ブランコというギミックについて考えたいのですが、過去のアニメ作品で有名な場面といえば、『新世紀エヴァンゲリオン劇場版 Air/まごころを、君に』(1997)において、幼少期のシンジを描いたシーンでブランコが使われていたと思います。また私が想起したのはやはり、黒澤明の最高傑作とも言われる『生きる』(1952)の有名なラストシーンです。胃がんによる余命宣告を受けた市役所勤めの中年男性が、ある女性との出会いから希望を取り戻していき、晩年は住民の希望だった公園の建設に奔走するという物語です。やがて彼は亡くなってしまうんですが、最期の瞬間をついに完成した公園のブランコの上で迎えるわけです。これはフランク・キャプラの『素晴らしき哉、人生!』(1946)へのアンサーになっていると思います。現在でもクリスマス定番の古典となっているこの映画は、自殺願望を抱えた男が周囲の支えと天使の力によって自殺を踏みとどまる話なんですが、自殺はキリスト教では特に重い罪だという文脈で、生きることの希望を描いているわけです。『生きる』では、おそらくキリスト教的フレームワークはある程度外していて、クリスチャンでない人にも通じる普遍性を獲得したと思いますが、これは日本のアニメ、あるいは日本文化の「良さ」と「欠点」の両方に関わっていると思います。

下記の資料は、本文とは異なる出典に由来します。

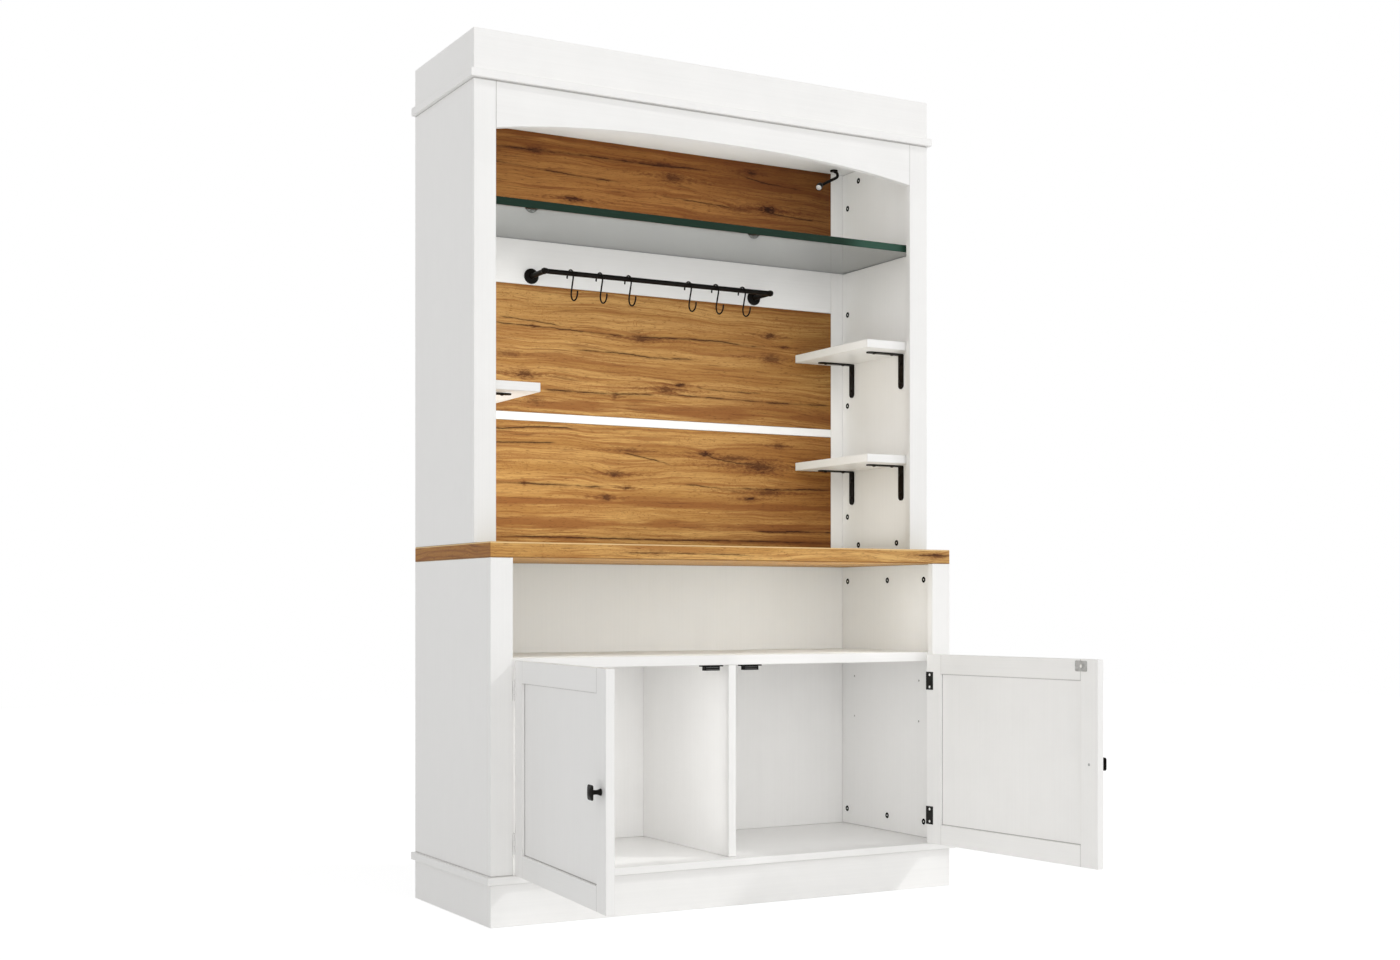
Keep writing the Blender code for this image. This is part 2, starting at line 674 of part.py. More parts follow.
def make_lamp():
    """A small spot on a bent neck, under the top board near its right rear corner."""
    root = Vector((INNER - LAMP_IN, BACK - LAMP_FROM_BACK, TOP_Z))
    base = [(0, -GAP), (LAMP_BASE_R, -GAP), (LAMP_BASE_R, -LAMP_BASE_T), (0, -LAMP_BASE_T)]
    lamp = add("spot_lamp", turned(base, Matrix.Identity(4)), BLACK, place=root, smooth=True)
    bend_middle = (LAMP_BASE_R - 2 * LAMP_NECK_R, -LAMP_BEND_R - LAMP_NECK_R - 2 * GAP)
    bend = arc(bend_middle, LAMP_BEND_R, LAMP_BEND_START, LAMP_SLOPE - 90, LAMP_BEND_STEPS)
    slope = math.radians(LAMP_SLOPE)
    last_x, last_z = bend[-1]
    end = Vector((last_x - LAMP_RUN * math.cos(slope), 0, last_z - LAMP_RUN * math.sin(slope)))
    path = [(x, 0, z) for x, z in bend] + [end]
    joined(lamp, wire(path, (0, 1, 0), LAMP_NECK_R), "neck")
    aim = Vector(LAMP_AIM).to_track_quat("Z", "Y").to_matrix().to_4x4()
    head = [(r * LAMP_HEAD_R, h * LAMP_HEAD_L) for r, h in LAMP_HEAD]
    joined(lamp, turned(head, Matrix.Translation(end) @ aim), "head")


def main():
    clear_scene()
    make_base()
    make_hutch()
    make_side_shelves()
    make_rail()
    make_hooks()
    make_door(LEFT, "left", LEFT_OPEN)
    make_door(RIGHT, "right", RIGHT_OPEN)
    make_catches()
    make_lamp()


main()
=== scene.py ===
"""Looks of the buffet cabinet: painted boards, oak-effect backs and worktop, glass, fittings, light, camera.

Metres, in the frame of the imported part: +Z up, front towards -Y, the floor at z = 0.
"""

import math

import bmesh
import bpy
from mathutils import Matrix, Vector


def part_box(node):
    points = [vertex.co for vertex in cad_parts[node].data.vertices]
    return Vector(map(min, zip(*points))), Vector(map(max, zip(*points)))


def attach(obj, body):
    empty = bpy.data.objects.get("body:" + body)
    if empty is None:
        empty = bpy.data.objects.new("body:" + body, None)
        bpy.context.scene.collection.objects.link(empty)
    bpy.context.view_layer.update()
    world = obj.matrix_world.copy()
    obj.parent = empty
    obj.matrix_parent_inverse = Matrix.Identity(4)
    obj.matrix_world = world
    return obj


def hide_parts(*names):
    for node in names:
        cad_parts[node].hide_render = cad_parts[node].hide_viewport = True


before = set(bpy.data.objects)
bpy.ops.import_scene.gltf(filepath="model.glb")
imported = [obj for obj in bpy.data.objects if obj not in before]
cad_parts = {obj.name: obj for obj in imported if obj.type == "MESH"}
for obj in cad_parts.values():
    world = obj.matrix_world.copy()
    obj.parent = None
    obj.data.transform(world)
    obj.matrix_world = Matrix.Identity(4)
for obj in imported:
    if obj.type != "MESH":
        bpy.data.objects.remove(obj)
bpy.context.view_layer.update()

LEFT, RIGHT = -1, 1
SIDES = ((LEFT, "left"), (RIGHT, "right"))

# Camera of the photograph
CAMERA_PLACE = (-2.0468, -3.5038, 0.6774)
CAMERA_TURN = -29.183  # degrees about +Z, from looking along +Y
CAMERA_LENS = 45.917
CAMERA_SHIFT_Y = 0.0904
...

この点については後述するとして、ここではひとまず、公園の遊具は両義的な意味を持つものとして機能するということを指摘しておこうと思います。つまり、戦後復興期には次世代の希望の象徴として、逆に現在ではその意味が完全に逆転して一種の産業遺構として機能します。産業遺構といえば強制労働などが問題になった軍艦島や富岡製糸場などの工場跡地など、近代から戦後復興期の遺産のことを指しますが、現存している公園もそれに含まれるわけです。現在は子供にとって危険ということで、立ち入り禁止になったり撤去されたりしている遊具が増えていますよね。
そういった「遊具」が揺さぶられるというだけで、未来を向いてようが過去志向であろうが、ある種のエモーションを掻き立てられるわけです。シャフトに関しては一時期は少し熱が冷めていたんですけれど、こうした経験から改めて再注目するきっかけを得ました。